Year-round tax preparation is the practice of maintaining accurate financial records every month rather than catching up at year-end. It includes reconciling bank accounts, categorising expenses, and saving for tax liabilities throughout the year.

When does Making Tax Digital for Income Tax start?

MTD for Income Tax starts in april 2026 for sole traders and landlords with income over £50,000. Affected businesses must keep digital records and submit quarterly updates to HMRC using recognised software.

How much should I save for my tax bill each month?

A practical starting point for sole traders is to set aside 25–30% of net profit each month into a dedicated tax savings account. Adjust this figure once you know your actual Income Tax band and National Insurance liability.

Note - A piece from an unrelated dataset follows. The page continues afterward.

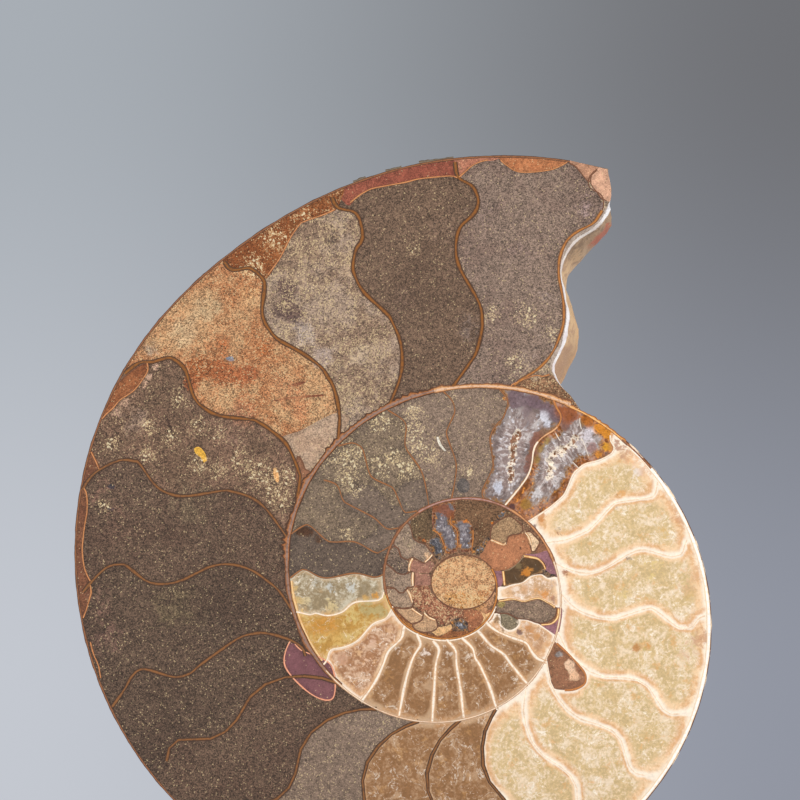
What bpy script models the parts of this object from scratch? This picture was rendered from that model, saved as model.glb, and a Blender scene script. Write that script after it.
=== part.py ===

What records does HMRC require me to keep?

HMRC requires businesses to retain tax records for at least five years after the relevant tax year’s submission deadline. Under MTD, these records must be kept in a digital format using HMRC-recognised software.

How do quarterly MTD updates differ from a Self Assessment return?

Quarterly MTD updates are not full tax returns. They give HMRC a running view of your income and expenses throughout the year. The final annual Self Assessment or end-of-period statement is still due by 31 january and confirms your total figures for the tax year.